Ringing vs Clean Settling in the Time Domain

The group delay panel above has direct consequences for signals. Passing the same trapezoidal pulse train from a signal_source through the Butterworth and Bessel filters shows why receivers and drivers are usually specified with Bessel-like responses: the Butterworth filter’s sharper cutoff comes with overshoot and ringing on every edge, while the Bessel filter settles cleanly, only rounding the corners.

[7]:
source = pfa.signal_source(
    frequency=5e9, amplitude=1 / np.sqrt(z0), waveform="trapezoid", width=0.5, rise=0.05, fall=0.05
)

fig, ax = plt.subplots(figsize=(7, 3), tight_layout=True)
pulse_steps = 800
t = np.arange(pulse_steps) * time_step
for i, family in enumerate(["butterworth", "bessel"]):
    # Source -> filter, with the filter output exposed
    link = pf.Component(f"pulse_link_{i}")
    source_ref = link.add_reference(source)
    filter_ref = link.add_reference(pfa.filter(family=family, f_cutoff=20e9, order=4))
    filter_ref.connect("E0", source_ref["E0"])
    link.add_port(filter_ref["E1"], "out")
    link.add_model(pf.CircuitModel(), "Circuit")

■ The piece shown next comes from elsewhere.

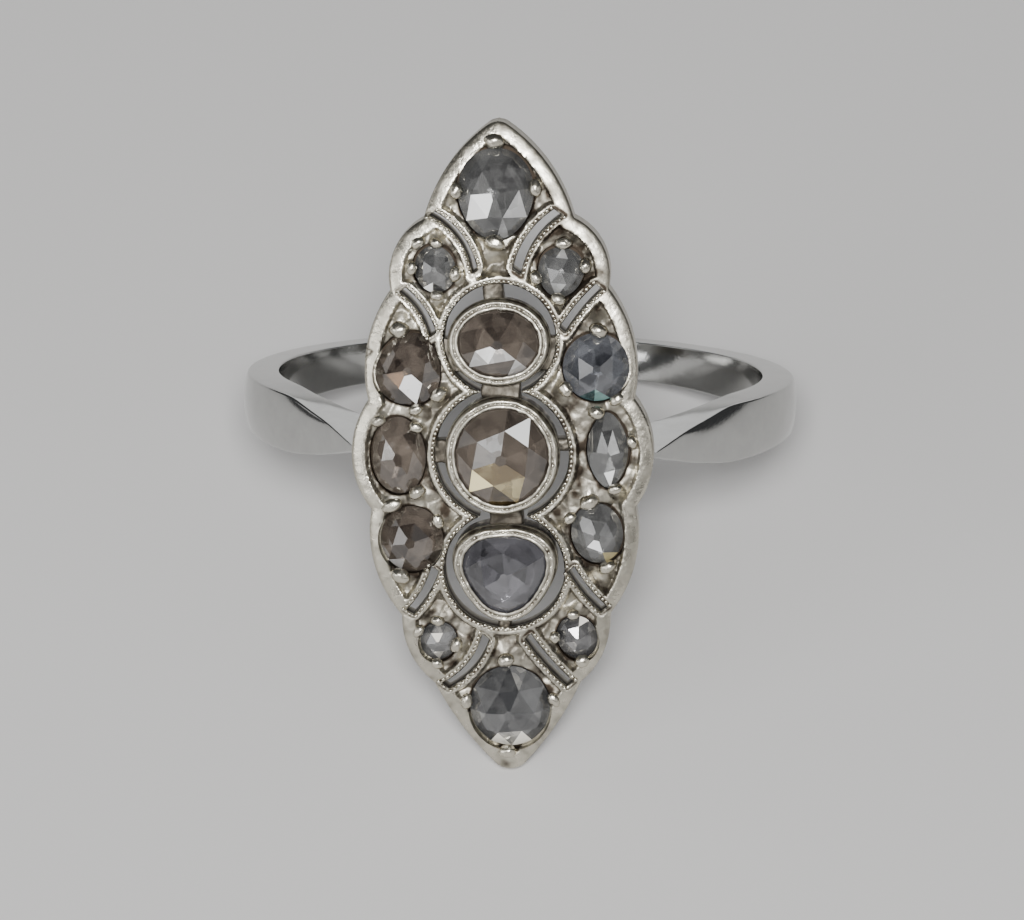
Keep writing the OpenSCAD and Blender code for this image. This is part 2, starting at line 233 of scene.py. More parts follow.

    time_stepper = link.setup_time_stepper(
        time_step=time_step, carrier_frequency=f0, show_progress=False
    )
    output = time_stepper.step(steps=pulse_steps, time_step=time_step, show_progress=False)
    ax.plot(t * 1e9, np.real(output["out@0"]) * np.sqrt(z0), label=family)

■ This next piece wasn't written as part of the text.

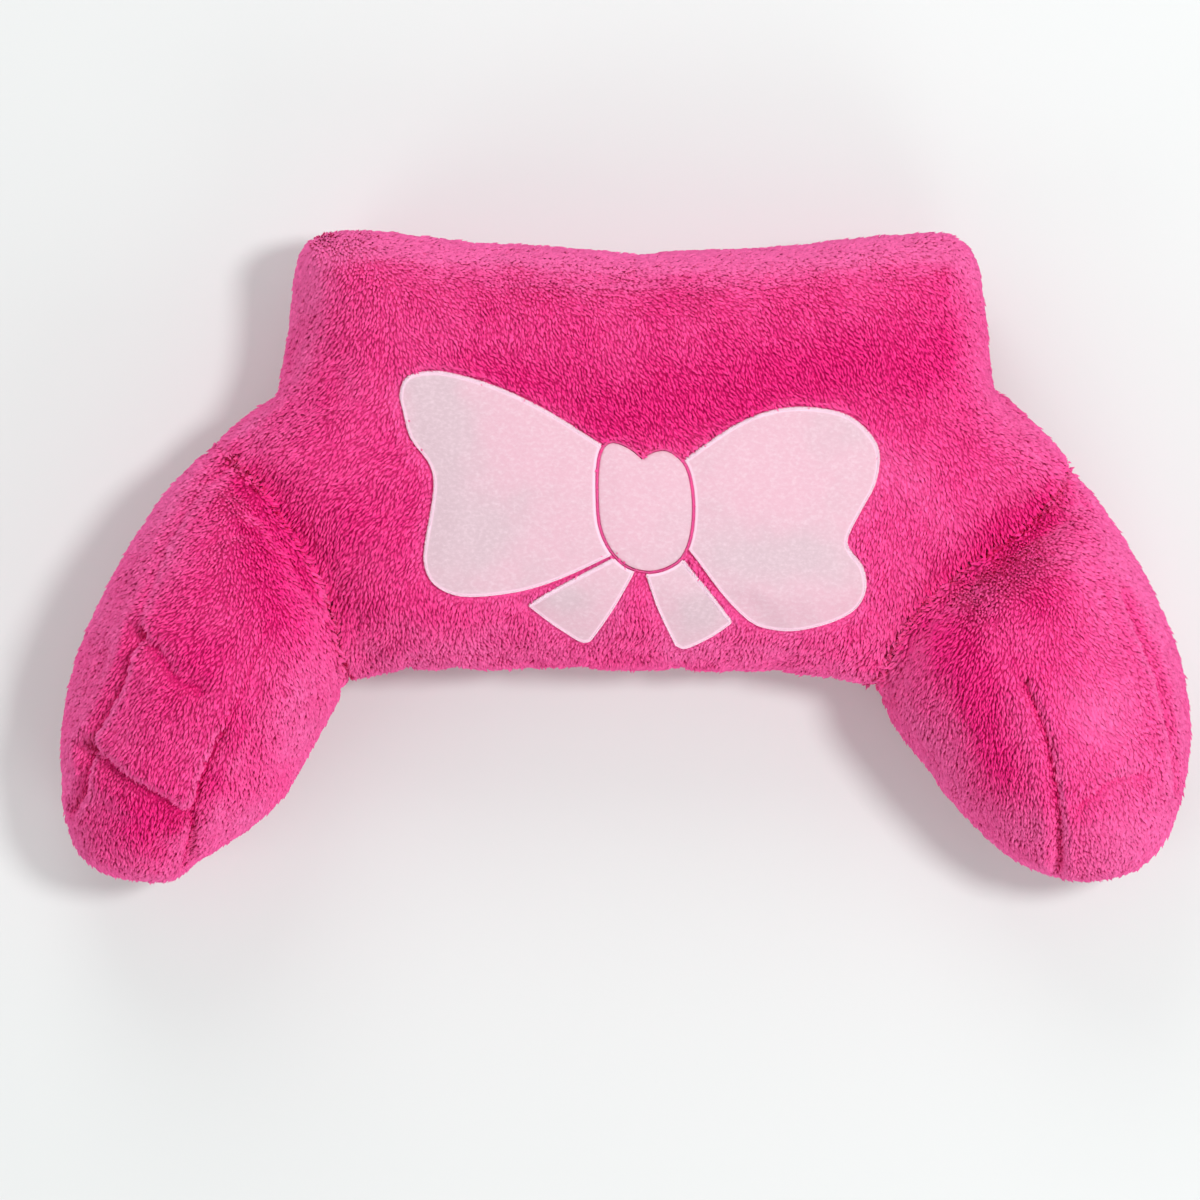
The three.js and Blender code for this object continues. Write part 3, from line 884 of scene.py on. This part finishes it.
# where a hand has stroked the pile flatter or raised it: plan place, reach along and across,
# turn, by how much
STROKED = [
    (0.03, 0.100, 0.090, 0.028, 5, -0.40), (0.15, 0.130, 0.090, 0.026, -5, -0.36),
    (-0.05, 0.140, 0.060, 0.022, -20, -0.10), (0.22, 0.160, 0.030, 0.025, 0, -0.20),
    (0.03, 0.205, 0.120, 0.015, 0, 0.85), (-0.15, 0.210, 0.070, 0.012, 0, 0.50),
    (0.20, 0.208, 0.060, 0.011, 0, 0.50), (-0.12, 0.170, 0.020, 0.018, 0, 0.10),
    (0.24, 0.050, 0.045, 0.026, 60, 0.10), (-0.215, 0.203, 0.026, 0.022, 0, 0.55),
    (0.256, 0.010, 0.045, 0.022, 42, -0.45), (0.205, -0.060, 0.040, 0.022, 60, -0.35),
    (-0.245, 0.020, 0.045, 0.020, -60, -0.35), (-0.17, 0.030, 0.060, 0.050, 0, -0.20),
    (0.19, -0.030, 0.040, 0.022, 65, 0.25), (-0.19, 0.060, 0.050, 0.040, 45, 0.10),
    (-0.238, 0.022, 0.034, 0.013, -58, -0.55), (-0.236, -0.020, 0.030, 0.016, -70, -0.20),
    (0.262, 0.012, 0.030, 0.012, 45, -0.55), (0.272, -0.030, 0.022, 0.020, 60, -0.30),
    (0.228, -0.080, 0.055, 0.014, -72, -0.38), (0.250, -0.135, 0.020, 0.010, -60, -0.25),
    (-0.29, -0.065, 0.035, 0.024, -50, -0.30), (-0.325, -0.168, 0.030, 0.016, -30, -0.28),
    (-0.268, -0.152, 0.012, 0.010, 0, -0.45), (-0.345, -0.120, 0.020, 0.020, 0, 0.12),
    (0.325, -0.100, 0.090, 0.026, -75, 0.28), (0.345, -0.010, 0.040, 0.016, -50, 0.25),
    (0.330, -0.160, 0.030, 0.020, -70, 0.10), (-0.315, 0.030, 0.040, 0.018, 45, 0.20),
    (-0.120, -0.060, 0.030, 0.012, 0, 0.15), (0.100, -0.070, 0.060, 0.012, 0, 0.10),
    (-0.218, -0.043, 0.034, 0.018, -65, -0.50), (0.190, 0.045, 0.035, 0.022, 80, 0.22),
    (-0.085, 0.122, 0.040, 0.015, -20, -0.25), (0.305, -0.110, 0.030, 0.022, -70, 0.35),
    (0.325, -0.190, 0.030, 0.018, 0, 0.20), (0.000, -0.068, 0.070, 0.012, 0, -0.30),
    (0.120, -0.067, 0.040, 0.012, 0, -0.25), (-0.245, -0.137, 0.030, 0.014, -65, -0.30),
    (-0.325, -0.185, 0.030, 0.020, 0, -0.30), (0.217, -0.065, 0.060, 0.020, -65, -0.22),
    (0.245, -0.145, 0.030, 0.018, -55, -0.22), (-0.225, 0.110, 0.030, 0.012, 90, -0.15),
]


def brushed_direction(points):
    """The way the pile points at each plan place, as a blend of the rows nearby."""
    places = np.array([(x, y) for x, y, _ in BRUSHED])
    turns = np.radians([turn for _, _, turn in BRUSHED])
    arrows = np.stack([np.cos(turns), np.sin(turns)], axis=1)
    apart = ((points[:, None, :2] - places[None]) ** 2).sum(axis=2)
    share = np.exp(-apart / (2 * BRUSH_REACH ** 2)) + 1e-6 / (apart + 1e-4)
    return unit(share @ arrows)


def turned_from_bow(points, flat, gap):
    """The lying direction with the part that points into the bow's edge taken out near it."""
    near = np.nonzero(gap < BOW_REACH)[0]
    rims = np.concatenate([outlines[node] for node in BOW_PIECES])
    apart = ((points[near, None, :2] - rims[None]) ** 2).sum(axis=2)
    towards = unit(rims[apart.argmin(axis=1)] - points[near, :2])
    into = np.maximum((flat[near, :2] * towards).sum(axis=1), 0.0)
    share = 1.0 - fade(gap[near], 0.4 * BOW_REACH, BOW_REACH)
    flat = flat.copy()
    flat[near, :2] -= towards * (1.15 * into * share)[:, None]
    return flat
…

ax.set(xlabel="Time (ns)", ylabel="Output voltage (V)", xlim=(0, 0.4))
_ = ax.legend(fontsize=8)
../_images/guides_Electrical_Filter_12_0.png

Custom Digital Filters

The "digital" family accepts direct (b) and recursive (a) coefficients, so any response designed with standard tools can be dropped into the simulation: equalizers, channel models fitted to measurements, or FIR taps. One important detail: digital coefficients are applied once per simulation step, so they must be designed for a sampling rate of exactly \(1 / \Delta t\).

As a check, we design the same fourth-order 20 GHz Butterworth low-pass digitally with scipy.signal.butter at the simulation rate and compare it with the built-in analog family: the two responses lie on top of each other.

[8]:
# Digital design at the simulation sampling rate
b_digital, a_digital = signal.butter(4, 20e9, btype="low", fs=1 / time_step)
h_digital = frequency_response(
    pfa.filter(family="digital", b=tuple(b_digital), a=tuple(a_digital))
)
h_analog = frequency_response(pfa.filter(family="butterworth", f_cutoff=20e9, order=4))

fig, ax = plt.subplots(figsize=(7, 3), tight_layout=True)
ax.plot(freqs[band] / 1e9, 20 * np.log10(np.abs(h_analog[band])), label="Family 'butterworth'")
ax.plot(
    freqs[band] / 1e9,
    20 * np.log10(np.abs(h_digital[band])),
    "--",
    label="Family 'digital', scipy coefficients",
)
ax.set(xlabel="Frequency (GHz)", ylabel="$|H|$ (dB)", ylim=(-40, 3))
_ = ax.legend(fontsize=8)
../_images/guides_Electrical_Filter_14_0.png

Summary

  • pfa.filter is a two-port electrical filter: input on E0, output on E1; insertion_loss adds a flat attenuation on top of the response.

  • The family argument covers the classic analog prototypes ("rc", "butterworth", "bessel", "cheby1" with order and ripple), windowed FIR types ("rectangular" with window and taps, "gaussian" for pulse shaping), and "digital" for arbitrary coefficients.

  • shape selects low-pass, high-pass, band-pass, or band-stop; the band shapes take a two-value f_cutoff.

  • Family choice is a trade-off between roll-off steepness and time-domain behavior: Chebyshev is sharpest with ripple, Butterworth is maximally flat, and Bessel’s linear phase (flat group delay) passes pulses without ringing.

  • Digital coefficients run once per simulation step: design them for a sampling rate of \(1 / \Delta t\).

  • A single injected impulse and an FFT measure the whole response of any linear block, a technique that works for any time stepper, not just filters.